I think this does get to the crux of the matter. I grant you that there is a sizable chunk of the population, most of them lefties, that do believe this. I personally, as a matter of principle, do not believe this. However (you just knew there was a however) I think it is let's say tricky to accumulate a vast amount of wealth obscene wealth ethically. We know from wage stagnation https://aflcio.org/2015/1/15/five-causes-wage-stagnation-uni... that the system is rigged. So fair play to anyone that opts out of playing the game and decides to join the rentier class https://www.encyclopedia.com/social-sciences/applied-and-soc... More power to them, but let's not pretend the system itself isn't lopsided, captured, rigged, and unfair.
> However, there are several addendum to this argument:
addenda is the plural of addendum
> It's actually a major PR failure that people think Jeff Bezos or Elon Musk when they think of billionaires; If we can ignore their character for a second, these guys are actually hyper-productive and they've created immense wealth for society and are compensated in a power law sort of way.
This Jeff Bezos? https://www.btimesonline.com/articles/177080/20260414/amazon... Or this Jeff Bezos? https://metro.co.uk/2025/09/24/inside-never-ending-nightmare... Or this Jeff Bezos? https://www.epi.org/publication/corporate-union-busting/
Oh, he's so hyper-productive
> 1. Most billionaires are hedge fund or private equity managers whose name no one has ever heard of. They provide liquidity or allocate capital or something.
fun fact: “Before founding Amazon in 1994, Jeff Bezos worked at D. E. Shaw & Co., a quantitative hedge fund in New York. He was there from 1990 to 1994, becoming a senior vice president by age 30.”
What I'm not saying. I'm not saying that Mr Bezos isn't a smart guy. I'm not saying that he isn't hard working. I'm not even saying Amazon isn't an amazing company.
> If we can ignore their character for a second
No, I am unwilling to, why should we?
Look, I'm not anti-capitalist. I look up to Elon Musk. I think what he has built and is building are astounding human achievements. Musk and Bezos didn't create this lop-sided system and I am not going to fault them for taking advantage of it. But as I said before -- let's not pretend there's some magic exponential money tree that some among us are just ever-so-gifted at growing for themselves and acknowledge the system is broken for the majority of people. It takes a special sort of myopia to ignore the obvious and plentiful social ills of the day. And do not take this as an attack on the system itself. As I said, unlike many other I am not an anti-capitalist. I do not believe that capitalism is inherently evil or wrong or bad or whatever.
> 2. Rich people make money with money - in the form of dividends, interest, rent, etc. Poor people trading labor for money. Salary only scales linearly; therefore, generating value for society is only half of the equation, you must also have ownership, or slowly invest your earned capital to eventually make money with money (i.e. retirement).

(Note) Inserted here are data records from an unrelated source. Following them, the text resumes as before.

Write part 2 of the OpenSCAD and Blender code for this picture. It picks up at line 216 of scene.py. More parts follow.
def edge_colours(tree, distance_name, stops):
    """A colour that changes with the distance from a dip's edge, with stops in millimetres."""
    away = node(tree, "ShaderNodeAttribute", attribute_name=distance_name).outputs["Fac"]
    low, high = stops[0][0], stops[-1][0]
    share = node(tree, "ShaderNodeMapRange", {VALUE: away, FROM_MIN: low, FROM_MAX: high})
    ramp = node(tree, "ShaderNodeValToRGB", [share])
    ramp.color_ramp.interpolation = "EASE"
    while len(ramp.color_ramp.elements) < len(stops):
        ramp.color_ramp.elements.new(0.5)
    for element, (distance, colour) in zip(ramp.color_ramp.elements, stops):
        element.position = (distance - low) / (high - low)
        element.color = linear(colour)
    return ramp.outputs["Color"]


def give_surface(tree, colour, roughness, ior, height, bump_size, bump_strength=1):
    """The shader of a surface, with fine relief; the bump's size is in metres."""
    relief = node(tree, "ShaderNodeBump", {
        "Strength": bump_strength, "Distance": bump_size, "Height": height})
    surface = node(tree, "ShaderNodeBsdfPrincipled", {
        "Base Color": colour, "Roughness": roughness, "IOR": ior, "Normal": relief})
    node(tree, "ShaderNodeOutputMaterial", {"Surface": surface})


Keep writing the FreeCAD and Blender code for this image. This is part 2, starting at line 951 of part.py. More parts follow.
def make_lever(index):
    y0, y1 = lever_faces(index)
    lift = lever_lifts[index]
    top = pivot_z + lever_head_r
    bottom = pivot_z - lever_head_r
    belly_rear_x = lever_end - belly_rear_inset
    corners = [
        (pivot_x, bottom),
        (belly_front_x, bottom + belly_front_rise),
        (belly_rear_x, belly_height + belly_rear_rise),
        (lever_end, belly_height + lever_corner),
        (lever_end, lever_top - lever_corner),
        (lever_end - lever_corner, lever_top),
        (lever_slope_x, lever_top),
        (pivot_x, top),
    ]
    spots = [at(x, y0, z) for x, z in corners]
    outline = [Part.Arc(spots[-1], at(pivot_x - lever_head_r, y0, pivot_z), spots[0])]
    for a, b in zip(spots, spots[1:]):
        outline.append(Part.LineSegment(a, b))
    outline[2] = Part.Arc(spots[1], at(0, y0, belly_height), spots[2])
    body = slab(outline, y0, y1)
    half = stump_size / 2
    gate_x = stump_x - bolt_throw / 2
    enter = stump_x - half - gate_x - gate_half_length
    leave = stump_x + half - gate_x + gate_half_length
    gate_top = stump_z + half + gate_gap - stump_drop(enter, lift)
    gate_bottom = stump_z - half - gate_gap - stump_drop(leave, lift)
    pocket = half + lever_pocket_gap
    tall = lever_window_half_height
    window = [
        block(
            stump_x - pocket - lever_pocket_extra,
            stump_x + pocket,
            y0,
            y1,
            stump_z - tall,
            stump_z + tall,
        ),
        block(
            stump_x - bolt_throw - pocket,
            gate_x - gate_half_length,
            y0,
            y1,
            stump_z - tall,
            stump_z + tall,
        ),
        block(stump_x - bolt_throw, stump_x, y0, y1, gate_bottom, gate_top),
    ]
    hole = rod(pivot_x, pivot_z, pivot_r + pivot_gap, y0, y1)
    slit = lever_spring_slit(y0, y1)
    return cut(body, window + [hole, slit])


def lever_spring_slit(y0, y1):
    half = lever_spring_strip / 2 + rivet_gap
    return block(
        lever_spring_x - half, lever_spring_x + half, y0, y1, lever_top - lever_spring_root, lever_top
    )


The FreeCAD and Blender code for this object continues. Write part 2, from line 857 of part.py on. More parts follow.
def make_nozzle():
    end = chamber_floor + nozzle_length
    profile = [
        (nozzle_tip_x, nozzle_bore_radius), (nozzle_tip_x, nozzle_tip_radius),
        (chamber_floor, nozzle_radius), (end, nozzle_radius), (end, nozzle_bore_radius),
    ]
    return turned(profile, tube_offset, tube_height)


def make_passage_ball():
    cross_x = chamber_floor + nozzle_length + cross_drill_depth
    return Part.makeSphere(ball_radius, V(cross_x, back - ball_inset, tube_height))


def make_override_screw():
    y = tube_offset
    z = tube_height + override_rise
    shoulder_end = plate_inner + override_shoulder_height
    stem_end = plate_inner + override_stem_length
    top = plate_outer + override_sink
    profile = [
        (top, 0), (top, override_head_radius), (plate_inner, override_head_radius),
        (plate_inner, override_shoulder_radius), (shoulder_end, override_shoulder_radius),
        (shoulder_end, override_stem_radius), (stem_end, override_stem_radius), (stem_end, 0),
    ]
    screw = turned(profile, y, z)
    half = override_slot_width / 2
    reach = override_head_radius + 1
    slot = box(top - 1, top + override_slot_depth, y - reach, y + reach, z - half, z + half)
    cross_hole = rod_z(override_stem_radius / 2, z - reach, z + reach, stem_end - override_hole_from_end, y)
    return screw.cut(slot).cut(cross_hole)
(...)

Yes, we know how the world works
> 3. There must be a growing economy, otherwise it's a zero-sum game; a fixed-sized pie. In a stagnant economy, the customers you gained are customers another company lost. The wealth just shuffle hands from laid off workers to your employees. I think this is why Jeff Bezos once remarked that a stagnant economy is incompatible with free democratic society.

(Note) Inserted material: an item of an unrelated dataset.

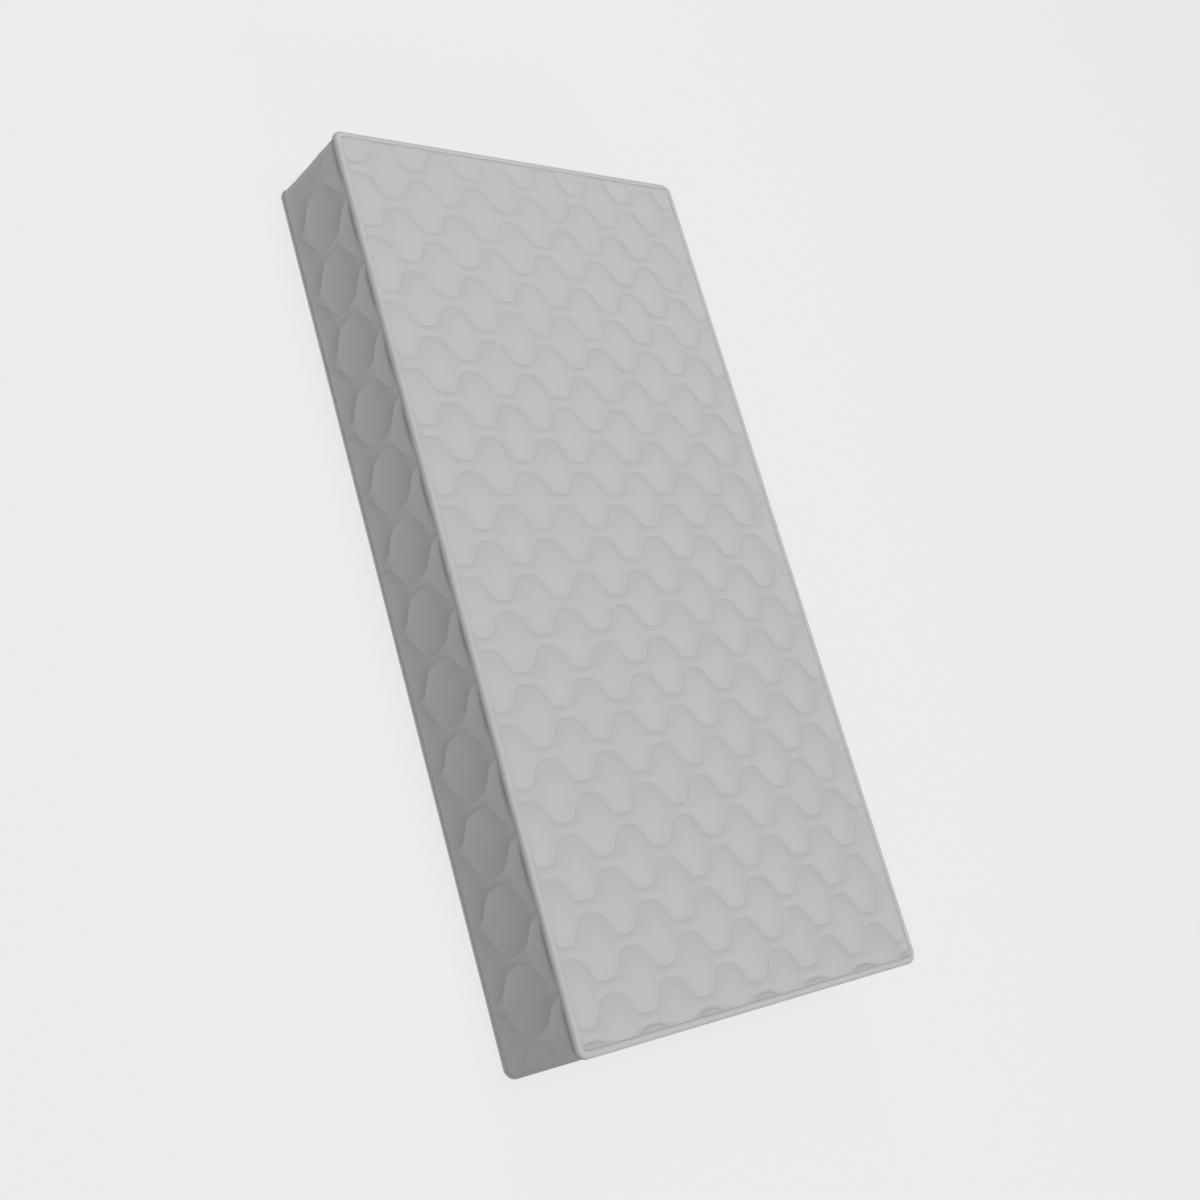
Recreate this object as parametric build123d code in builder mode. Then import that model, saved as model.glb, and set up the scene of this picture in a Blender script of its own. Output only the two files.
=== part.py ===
"""A single memory foam mattress in a zipped, quilted cover with piped edges.

Units are millimetres. The mattress lies flat with +Z up, its length along Y, and its origin at the centre of
the underside. The foam core is three layers in a knitted sleeve. Round it lie a top panel, a bottom panel and
a border, each a sandwich of face cloth, quilting foam and backing cloth. Piping closes the top and bottom
edges, and a zip runs along the foot of the +X side.
"""
from build123d import *
import os

# Overall size, measured across the piping
WIDTH = 1000
LENGTH = 2000
HEIGHT = 250

# Piping
PIPING_RADIUS = 9.25          # radius of the round outer edge
OUTER_CORNER_RADIUS = 25      # plan radius at the four corners
CORD_RADIUS = 5
CORD_DEPTH = 7                # from both outer faces to the cord's centre
CORD_CLEARANCE = 0.2          # between the cord and the tape's tunnel

# Quilted sandwich of the cover
BORDER_INSET = 1.8            # the border's face lies this far inside the piping
PANEL_DROP = 1.8              # the top panel's face lies this far below the piping
FACE_THICKNESS = 1.5
FILL_THICKNESS = 7.5
BACKING_THICKNESS = 1.0
QUILT_THICKNESS = FACE_THICKNESS + FILL_THICKNESS + BACKING_THICKNESS

# Foam core
SLEEVE_THICKNESS = 0.8
COMFORT_THICKNESS = 50
TRANSITION_THICKNESS = 50

# Zip along the foot of the +X side
ZIP_OPENING_LENGTH = 1900     # length of the gap in the border
ZIP_BAND_HEIGHT = 24          # height of that gap
ZIP_TAPE_THICKNESS = 0.8
ZIP_TAPE_DEPTH = 6.4          # from the border's face to the front of the tape
ZIP_GAP = 1.2                 # between the two tapes and between the two coils
COIL_WIDTH = 2.8
COIL_THICKNESS = 2.6
STOP_LENGTH = 4
STOP_CORNER_RADIUS = 1
END_TAB_LENGTH = 30
END_TAB_THICKNESS = 1

# Slider and pull
SLIDER_LENGTH = 16
SLIDER_WIDTH = 11
SLIDER_TAIL_WIDTH = 8.6
SLIDER_STOP_GAP = 1           # between the closed slider and the stops
PLATE_THICKNESS = 1.2
PLATE_CORNER_RADIUS = 1.5
SLIDER_CLEARANCE = 0.3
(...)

??? what's the size of the pie and whether it's growing or not got to do with anything. The problem centers on the how unequal the relative sizes of the slices of the pie everyone is getting over time. Which leads us to wealth redistribution. You lot (you and pg and people like you) can call the rest of us "radical leftwing ideologues" all you like but the longer this inequitable dynamic goes on the likelihood of a violent revolution goes up. If you want to avoid pitchforks and guillotines and "eating the rich" (I'm not advocating any of this btw, I'm just saying that this is where ignoring structural inequalities leads) -- you know way back when they used to have debt jubilees because they our forefathers recognised that inequality (growing inequality between the haves and the have-nots to be precise) is a fundamental truth of the world, an iron law akin to the law of gravity.
> 4. There must be a new frontier, otherwise the chance of success is pretty much zero. Software is this generation's new frontier.
No, what must happen is that when you find yourself writing a string of non-sequitur gibberish … the sane rational self-preserving piece of your brain must stop feeding the gibber-crank oxygenated blood
> There are no bars to entry. You just need a laptop and the skill to arrange symbols on a screen in the right order.
As the kids say "wow, just wow"
> It's literally alchemy.
It's literally and metaphorically not.
> On the other hand, non-software startups can't just do things. In many cultures, maybe due to their lack of growth, "entrepreneur" is actually very low status. It's synonymous with ne'er-do-well who can't find proper work. In the case of USSR before its collapse, it's synonymous with literal thieves and black market thugs.
I would say it's almost a guarantee that going by the rest of what you've written here this short snatch is undoubtedly horseshit
PG's essays function as ideological inoculation for a specific demographic — young, technically skilled, meritocratically inclined. They don't prevent radicalization; they redirect it from class analysis to techno-libertarianism. You think you've avoided leftist ideology, but you've absorbed a different one: the "just-world" fallacy with startup characteristics.
goddamn it -- i reversed my intended sense :(
I meant to say => I grant you that there is a sizable chunk of the population, most of them lefties, that do not believe this. I personally, as a matter of principle, do believe this.